GIVEN TASK: Write out the whole listing again, exactly.

STORED DATA:

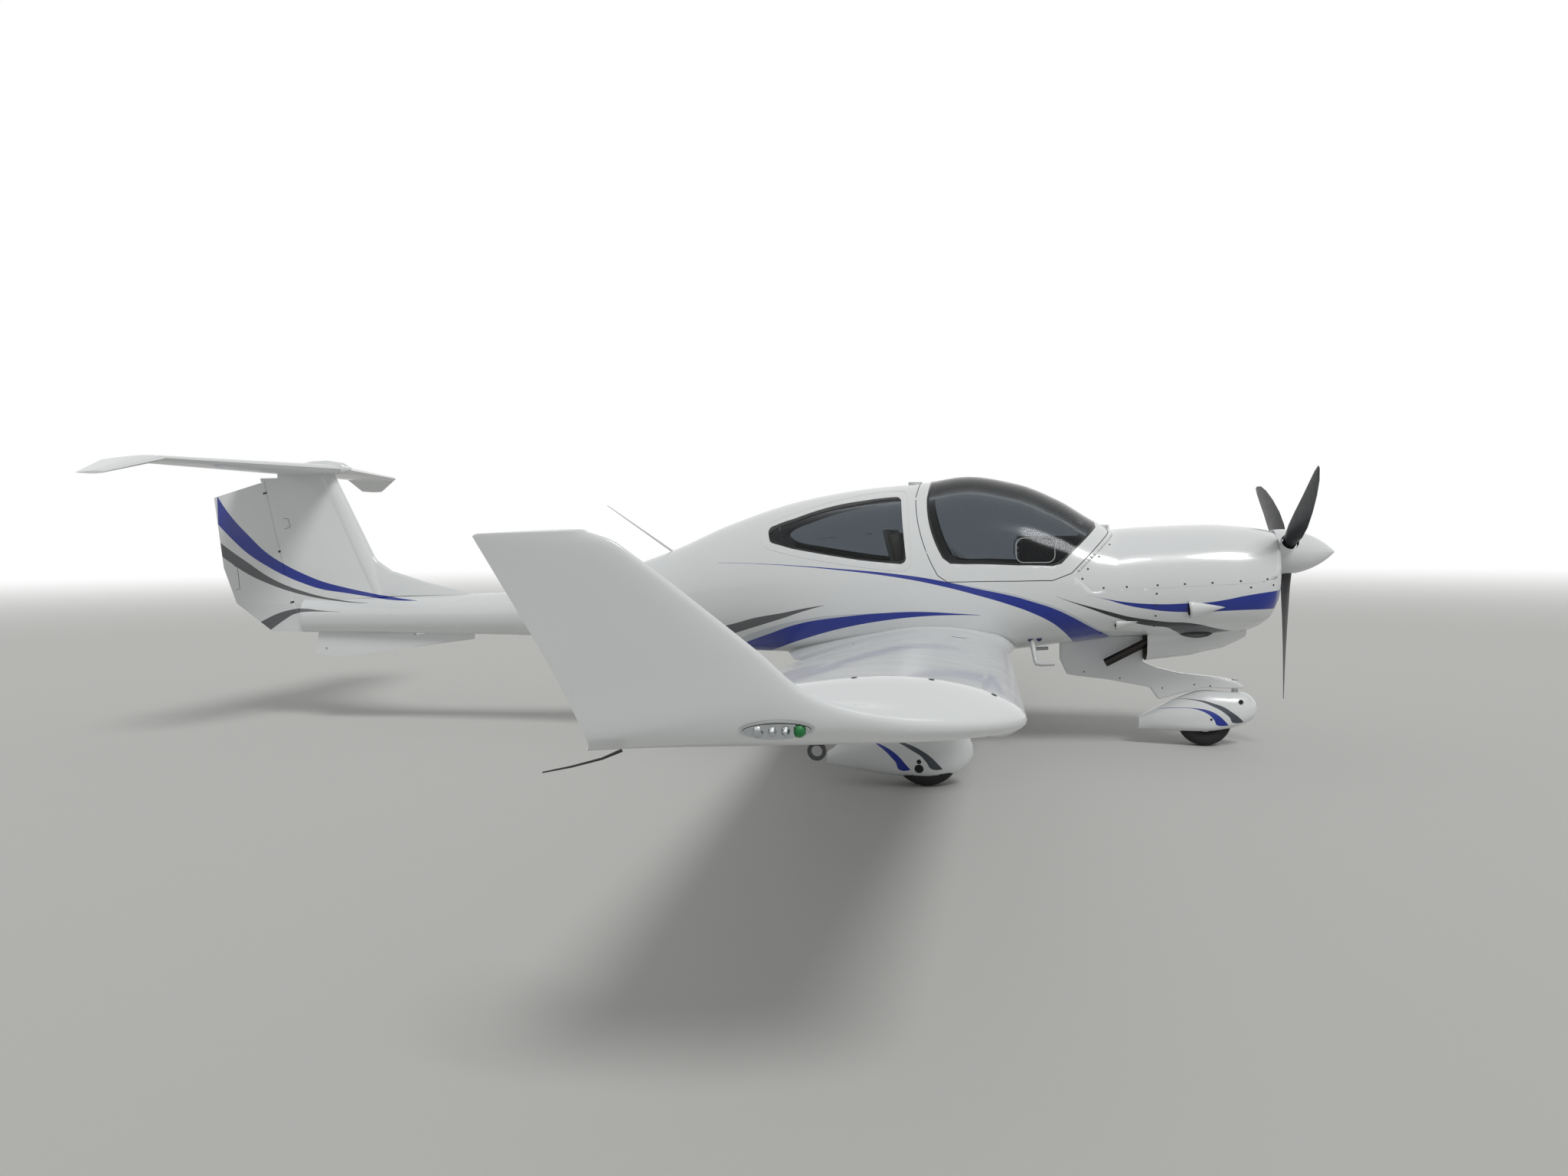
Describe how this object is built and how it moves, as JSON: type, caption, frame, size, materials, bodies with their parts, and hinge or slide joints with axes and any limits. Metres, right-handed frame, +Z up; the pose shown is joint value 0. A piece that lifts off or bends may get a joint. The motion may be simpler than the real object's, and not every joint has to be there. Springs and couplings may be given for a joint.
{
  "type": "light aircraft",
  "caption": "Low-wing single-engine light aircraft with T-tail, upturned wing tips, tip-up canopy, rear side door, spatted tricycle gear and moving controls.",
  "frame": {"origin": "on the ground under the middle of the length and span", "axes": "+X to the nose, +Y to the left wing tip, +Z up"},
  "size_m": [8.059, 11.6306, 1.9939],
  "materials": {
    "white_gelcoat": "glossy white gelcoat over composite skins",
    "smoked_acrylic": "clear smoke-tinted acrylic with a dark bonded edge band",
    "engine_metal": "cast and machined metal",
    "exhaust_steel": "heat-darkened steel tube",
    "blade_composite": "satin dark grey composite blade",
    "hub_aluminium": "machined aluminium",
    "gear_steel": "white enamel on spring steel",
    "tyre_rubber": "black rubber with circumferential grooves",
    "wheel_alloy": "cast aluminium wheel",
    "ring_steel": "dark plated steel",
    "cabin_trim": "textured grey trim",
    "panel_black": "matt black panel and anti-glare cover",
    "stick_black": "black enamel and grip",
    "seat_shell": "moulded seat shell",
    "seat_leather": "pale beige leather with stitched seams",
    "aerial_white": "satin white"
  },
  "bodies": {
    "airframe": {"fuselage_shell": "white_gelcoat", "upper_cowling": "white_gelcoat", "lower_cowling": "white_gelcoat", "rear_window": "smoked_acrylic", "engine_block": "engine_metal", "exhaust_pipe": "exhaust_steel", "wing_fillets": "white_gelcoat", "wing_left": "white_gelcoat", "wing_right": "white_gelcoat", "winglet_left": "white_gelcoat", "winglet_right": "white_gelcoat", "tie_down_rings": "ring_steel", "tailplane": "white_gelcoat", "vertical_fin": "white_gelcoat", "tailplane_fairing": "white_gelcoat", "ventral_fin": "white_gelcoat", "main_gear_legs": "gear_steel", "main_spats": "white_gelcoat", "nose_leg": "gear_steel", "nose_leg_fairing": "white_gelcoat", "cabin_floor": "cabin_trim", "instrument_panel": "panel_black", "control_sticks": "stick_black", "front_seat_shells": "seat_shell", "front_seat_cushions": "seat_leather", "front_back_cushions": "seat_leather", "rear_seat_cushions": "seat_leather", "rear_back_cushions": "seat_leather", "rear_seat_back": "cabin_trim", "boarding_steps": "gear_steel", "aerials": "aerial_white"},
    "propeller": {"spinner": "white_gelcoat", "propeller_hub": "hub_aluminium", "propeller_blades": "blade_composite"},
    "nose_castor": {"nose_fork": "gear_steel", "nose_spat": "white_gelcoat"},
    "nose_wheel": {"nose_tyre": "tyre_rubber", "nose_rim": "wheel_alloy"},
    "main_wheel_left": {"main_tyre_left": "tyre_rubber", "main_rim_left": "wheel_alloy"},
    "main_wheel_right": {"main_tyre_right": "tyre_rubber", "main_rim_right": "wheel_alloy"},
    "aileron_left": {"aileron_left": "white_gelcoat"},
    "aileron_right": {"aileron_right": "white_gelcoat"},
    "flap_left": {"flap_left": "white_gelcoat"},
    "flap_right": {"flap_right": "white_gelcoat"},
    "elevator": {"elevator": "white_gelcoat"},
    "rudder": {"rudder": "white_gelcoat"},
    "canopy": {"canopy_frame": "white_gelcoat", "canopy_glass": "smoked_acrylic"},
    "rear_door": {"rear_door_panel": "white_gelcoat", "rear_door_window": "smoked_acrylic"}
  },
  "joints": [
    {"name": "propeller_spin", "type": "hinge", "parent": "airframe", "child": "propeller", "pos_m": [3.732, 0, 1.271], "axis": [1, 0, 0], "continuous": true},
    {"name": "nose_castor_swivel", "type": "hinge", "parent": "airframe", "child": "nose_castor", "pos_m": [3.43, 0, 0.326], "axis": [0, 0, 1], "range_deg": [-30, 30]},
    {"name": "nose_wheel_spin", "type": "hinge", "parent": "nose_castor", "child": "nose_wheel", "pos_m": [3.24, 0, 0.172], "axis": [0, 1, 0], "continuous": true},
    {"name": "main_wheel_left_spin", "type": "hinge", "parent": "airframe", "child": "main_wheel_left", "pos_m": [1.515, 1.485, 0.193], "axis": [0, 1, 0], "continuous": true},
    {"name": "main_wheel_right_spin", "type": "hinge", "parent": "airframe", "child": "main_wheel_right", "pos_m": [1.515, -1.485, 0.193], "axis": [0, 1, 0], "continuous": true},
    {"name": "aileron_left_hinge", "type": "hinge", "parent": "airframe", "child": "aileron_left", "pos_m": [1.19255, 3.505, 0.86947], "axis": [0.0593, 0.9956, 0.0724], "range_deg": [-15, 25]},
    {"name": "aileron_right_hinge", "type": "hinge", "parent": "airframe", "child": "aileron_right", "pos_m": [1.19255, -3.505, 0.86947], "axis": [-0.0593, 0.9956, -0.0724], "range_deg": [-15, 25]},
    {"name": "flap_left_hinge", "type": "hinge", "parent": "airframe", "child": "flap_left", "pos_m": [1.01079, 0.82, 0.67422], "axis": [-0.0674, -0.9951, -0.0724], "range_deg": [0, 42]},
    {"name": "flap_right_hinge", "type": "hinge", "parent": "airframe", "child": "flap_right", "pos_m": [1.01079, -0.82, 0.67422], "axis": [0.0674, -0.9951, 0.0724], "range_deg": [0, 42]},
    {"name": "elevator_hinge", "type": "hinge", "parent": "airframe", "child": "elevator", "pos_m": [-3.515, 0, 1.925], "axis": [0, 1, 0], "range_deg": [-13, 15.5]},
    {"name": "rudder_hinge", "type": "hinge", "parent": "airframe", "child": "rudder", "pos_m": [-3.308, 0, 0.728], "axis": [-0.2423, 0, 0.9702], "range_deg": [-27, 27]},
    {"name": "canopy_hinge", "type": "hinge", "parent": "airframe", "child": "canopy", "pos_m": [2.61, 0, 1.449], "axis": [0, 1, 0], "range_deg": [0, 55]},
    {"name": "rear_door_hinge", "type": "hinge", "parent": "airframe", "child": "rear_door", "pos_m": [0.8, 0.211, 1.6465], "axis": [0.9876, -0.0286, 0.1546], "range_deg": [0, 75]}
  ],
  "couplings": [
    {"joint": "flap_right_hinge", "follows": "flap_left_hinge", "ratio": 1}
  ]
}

SOLUTION:
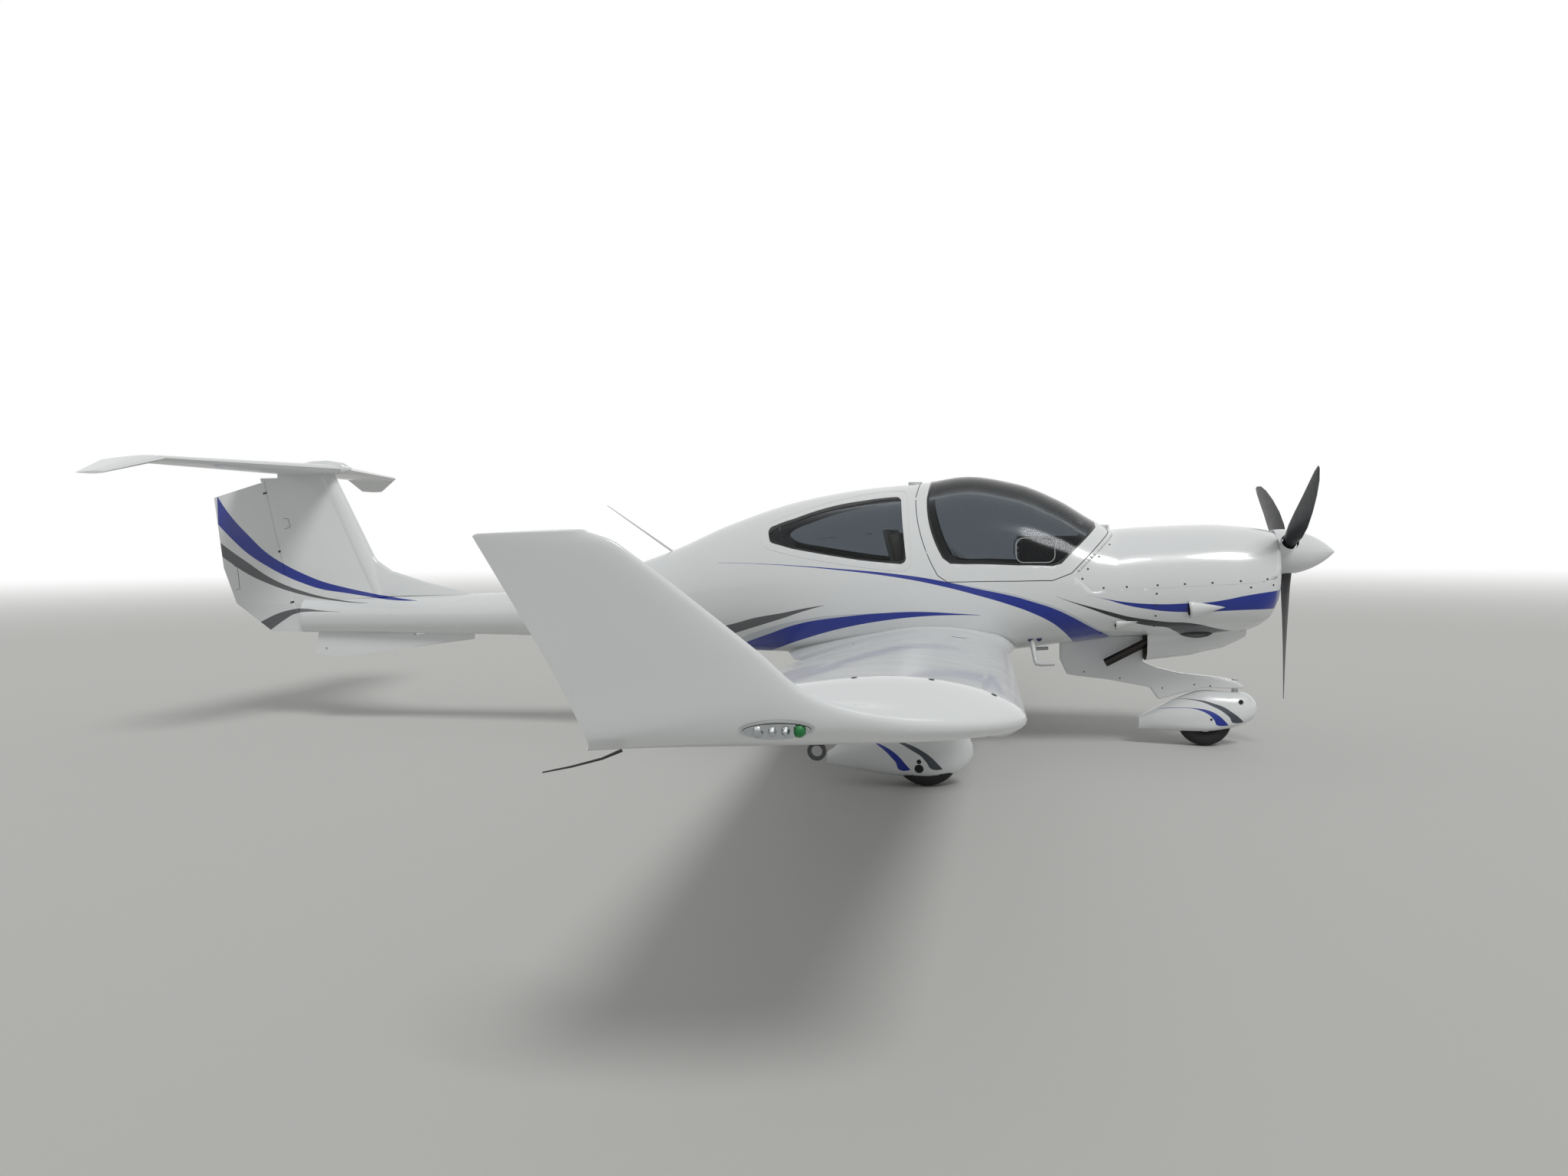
Describe how this object is built and how it moves, as JSON: type, caption, frame, size, materials, bodies with their parts, and hinge or slide joints with axes and any limits. Metres, right-handed frame, +Z up; the pose shown is joint value 0. A piece that lifts off or bends may get a joint. The motion may be simpler than the real object's, and not every joint has to be there. Springs and couplings may be given for a joint.
{
  "type": "light aircraft",
  "caption": "Low-wing single-engine light aircraft with T-tail, upturned wing tips, tip-up canopy, rear side door, spatted tricycle gear and moving controls.",
  "frame": {"origin": "on the ground under the middle of the length and span", "axes": "+X to the nose, +Y to the left wing tip, +Z up"},
  "size_m": [8.059, 11.6306, 1.9939],
  "materials": {
    "white_gelcoat": "glossy white gelcoat over composite skins",
    "smoked_acrylic": "clear smoke-tinted acrylic with a dark bonded edge band",
    "engine_metal": "cast and machined metal",
    "exhaust_steel": "heat-darkened steel tube",
    "blade_composite": "satin dark grey composite blade",
    "hub_aluminium": "machined aluminium",
    "gear_steel": "white enamel on spring steel",
    "tyre_rubber": "black rubber with circumferential grooves",
    "wheel_alloy": "cast aluminium wheel",
    "ring_steel": "dark plated steel",
    "cabin_trim": "textured grey trim",
    "panel_black": "matt black panel and anti-glare cover",
    "stick_black": "black enamel and grip",
    "seat_shell": "moulded seat shell",
    "seat_leather": "pale beige leather with stitched seams",
    "aerial_white": "satin white"
  },
  "bodies": {
    "airframe": {"fuselage_shell": "white_gelcoat", "upper_cowling": "white_gelcoat", "lower_cowling": "white_gelcoat", "rear_window": "smoked_acrylic", "engine_block": "engine_metal", "exhaust_pipe": "exhaust_steel", "wing_fillets": "white_gelcoat", "wing_left": "white_gelcoat", "wing_right": "white_gelcoat", "winglet_left": "white_gelcoat", "winglet_right": "white_gelcoat", "tie_down_rings": "ring_steel", "tailplane": "white_gelcoat", "vertical_fin": "white_gelcoat", "tailplane_fairing": "white_gelcoat", "ventral_fin": "white_gelcoat", "main_gear_legs": "gear_steel", "main_spats": "white_gelcoat", "nose_leg": "gear_steel", "nose_leg_fairing": "white_gelcoat", "cabin_floor": "cabin_trim", "instrument_panel": "panel_black", "control_sticks": "stick_black", "front_seat_shells": "seat_shell", "front_seat_cushions": "seat_leather", "front_back_cushions": "seat_leather", "rear_seat_cushions": "seat_leather", "rear_back_cushions": "seat_leather", "rear_seat_back": "cabin_trim", "boarding_steps": "gear_steel", "aerials": "aerial_white"},
    "propeller": {"spinner": "white_gelcoat", "propeller_hub": "hub_aluminium", "propeller_blades": "blade_composite"},
    "nose_castor": {"nose_fork": "gear_steel", "nose_spat": "white_gelcoat"},
    "nose_wheel": {"nose_tyre": "tyre_rubber", "nose_rim": "wheel_alloy"},
    "main_wheel_left": {"main_tyre_left": "tyre_rubber", "main_rim_left": "wheel_alloy"},
    "main_wheel_right": {"main_tyre_right": "tyre_rubber", "main_rim_right": "wheel_alloy"},
    "aileron_left": {"aileron_left": "white_gelcoat"},
    "aileron_right": {"aileron_right": "white_gelcoat"},
    "flap_left": {"flap_left": "white_gelcoat"},
    "flap_right": {"flap_right": "white_gelcoat"},
    "elevator": {"elevator": "white_gelcoat"},
    "rudder": {"rudder": "white_gelcoat"},
    "canopy": {"canopy_frame": "white_gelcoat", "canopy_glass": "smoked_acrylic"},
    "rear_door": {"rear_door_panel": "white_gelcoat", "rear_door_window": "smoked_acrylic"}
  },
  "joints": [
    {"name": "propeller_spin", "type": "hinge", "parent": "airframe", "child": "propeller", "pos_m": [3.732, 0, 1.271], "axis": [1, 0, 0], "continuous": true},
    {"name": "nose_castor_swivel", "type": "hinge", "parent": "airframe", "child": "nose_castor", "pos_m": [3.43, 0, 0.326], "axis": [0, 0, 1], "range_deg": [-30, 30]},
    {"name": "nose_wheel_spin", "type": "hinge", "parent": "nose_castor", "child": "nose_wheel", "pos_m": [3.24, 0, 0.172], "axis": [0, 1, 0], "continuous": true},
    {"name": "main_wheel_left_spin", "type": "hinge", "parent": "airframe", "child": "main_wheel_left", "pos_m": [1.515, 1.485, 0.193], "axis": [0, 1, 0], "continuous": true},
    {"name": "main_wheel_right_spin", "type": "hinge", "parent": "airframe", "child": "main_wheel_right", "pos_m": [1.515, -1.485, 0.193], "axis": [0, 1, 0], "continuous": true},
    {"name": "aileron_left_hinge", "type": "hinge", "parent": "airframe", "child": "aileron_left", "pos_m": [1.19255, 3.505, 0.86947], "axis": [0.0593, 0.9956, 0.0724], "range_deg": [-15, 25]},
    {"name": "aileron_right_hinge", "type": "hinge", "parent": "airframe", "child": "aileron_right", "pos_m": [1.19255, -3.505, 0.86947], "axis": [-0.0593, 0.9956, -0.0724], "range_deg": [-15, 25]},
    {"name": "flap_left_hinge", "type": "hinge", "parent": "airframe", "child": "flap_left", "pos_m": [1.01079, 0.82, 0.67422], "axis": [-0.0674, -0.9951, -0.0724], "range_deg": [0, 42]},
    {"name": "flap_right_hinge", "type": "hinge", "parent": "airframe", "child": "flap_right", "pos_m": [1.01079, -0.82, 0.67422], "axis": [0.0674, -0.9951, 0.0724], "range_deg": [0, 42]},
    {"name": "elevator_hinge", "type": "hinge", "parent": "airframe", "child": "elevator", "pos_m": [-3.515, 0, 1.925], "axis": [0, 1, 0], "range_deg": [-13, 15.5]},
    {"name": "rudder_hinge", "type": "hinge", "parent": "airframe", "child": "rudder", "pos_m": [-3.308, 0, 0.728], "axis": [-0.2423, 0, 0.9702], "range_deg": [-27, 27]},
    {"name": "canopy_hinge", "type": "hinge", "parent": "airframe", "child": "canopy", "pos_m": [2.61, 0, 1.449], "axis": [0, 1, 0], "range_deg": [0, 55]},
    {"name": "rear_door_hinge", "type": "hinge", "parent": "airframe", "child": "rear_door", "pos_m": [0.8, 0.211, 1.6465], "axis": [0.9876, -0.0286, 0.1546], "range_deg": [0, 75]}
  ],
  "couplings": [
    {"joint": "flap_right_hinge", "follows": "flap_left_hinge", "ratio": 1}
  ]
}